## [What is being asked]
Please quote the material exactly, every line of it.
[Data excerpt start]
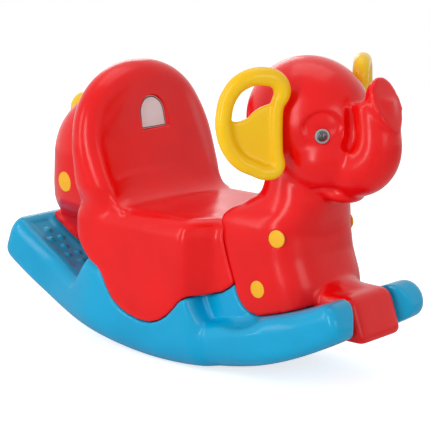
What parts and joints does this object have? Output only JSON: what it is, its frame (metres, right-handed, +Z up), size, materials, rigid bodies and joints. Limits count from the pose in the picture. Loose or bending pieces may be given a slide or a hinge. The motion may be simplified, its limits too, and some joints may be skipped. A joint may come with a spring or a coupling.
{
  "type": "rocking elephant",
  "caption": "Ride-on toy elephant on a curved rocker, with a seat with arched backrest, upright trunk, ears with hand holes, side foot rests and a ball tail",
  "frame": {"origin": "on the floor, under the middle of the rocker's contact facet at rest", "axes": "+X to the elephant's front, +Y to its left, +Z up"},
  "size_m": [0.8516, 0.406, 0.5561],
  "materials": {
    "red_moulding": "gloss",
    "blue_moulding": "gloss",
    "yellow_moulding": "gloss",
    "label_film": "satin",
    "eye_white": "gloss",
    "eye_black": "gloss",
    "eye_clear": "gloss",
    "zinc_steel": "satin"
  },
  "bodies": {
    "root": {"backrest_label": "label_film", "ear_left": "yellow_moulding", "ear_right": "yellow_moulding", "eye_dome_left": "eye_clear", "eye_dome_right": "eye_clear", "eye_pupil_left": "eye_black", "eye_pupil_right": "eye_black", "eye_ring_left": "eye_white", "eye_ring_right": "eye_white", "head_and_chest": "red_moulding", "plug_chest_lower_left": "yellow_moulding", "plug_chest_lower_right": "yellow_moulding", "plug_chest_upper_left": "yellow_moulding", "plug_chest_upper_right": "yellow_moulding", "plug_rump_left": "yellow_moulding", "plug_rump_right": "yellow_moulding", "rocker_base": "blue_moulding", "rump": "red_moulding", "screw_chest_lower_left": "zinc_steel", "screw_chest_lower_right": "zinc_steel", "screw_chest_upper_left": "zinc_steel", "screw_chest_upper_right": "zinc_steel", "screw_rump_left": "zinc_steel", "screw_rump_right": "zinc_steel", "seat": "red_moulding", "tail": "yellow_moulding"}
  },
  "joints": []
}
[Data excerpt end]
## [Problem solution]
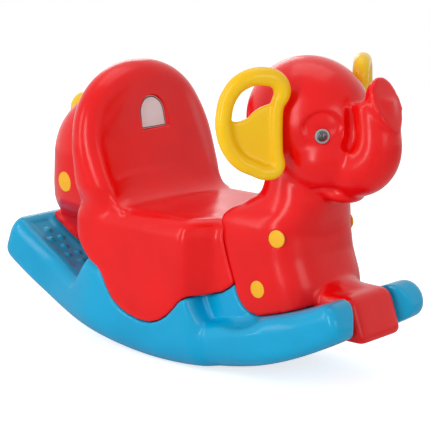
What parts and joints does this object have? Output only JSON: what it is, its frame (metres, right-handed, +Z up), size, materials, rigid bodies and joints. Limits count from the pose in the picture. Loose or bending pieces may be given a slide or a hinge. The motion may be simplified, its limits too, and some joints may be skipped. A joint may come with a spring or a coupling.
{
  "type": "rocking elephant",
  "caption": "Ride-on toy elephant on a curved rocker, with a seat with arched backrest, upright trunk, ears with hand holes, side foot rests and a ball tail",
  "frame": {"origin": "on the floor, under the middle of the rocker's contact facet at rest", "axes": "+X to the elephant's front, +Y to its left, +Z up"},
  "size_m": [0.8516, 0.406, 0.5561],
  "materials": {
    "red_moulding": "gloss",
    "blue_moulding": "gloss",
    "yellow_moulding": "gloss",
    "label_film": "satin",
    "eye_white": "gloss",
    "eye_black": "gloss",
    "eye_clear": "gloss",
    "zinc_steel": "satin"
  },
  "bodies": {
    "root": {"backrest_label": "label_film", "ear_left": "yellow_moulding", "ear_right": "yellow_moulding", "eye_dome_left": "eye_clear", "eye_dome_right": "eye_clear", "eye_pupil_left": "eye_black", "eye_pupil_right": "eye_black", "eye_ring_left": "eye_white", "eye_ring_right": "eye_white", "head_and_chest": "red_moulding", "plug_chest_lower_left": "yellow_moulding", "plug_chest_lower_right": "yellow_moulding", "plug_chest_upper_left": "yellow_moulding", "plug_chest_upper_right": "yellow_moulding", "plug_rump_left": "yellow_moulding", "plug_rump_right": "yellow_moulding", "rocker_base": "blue_moulding", "rump": "red_moulding", "screw_chest_lower_left": "zinc_steel", "screw_chest_lower_right": "zinc_steel", "screw_chest_upper_left": "zinc_steel", "screw_chest_upper_right": "zinc_steel", "screw_rump_left": "zinc_steel", "screw_rump_right": "zinc_steel", "seat": "red_moulding", "tail": "yellow_moulding"}
  },
  "joints": []
}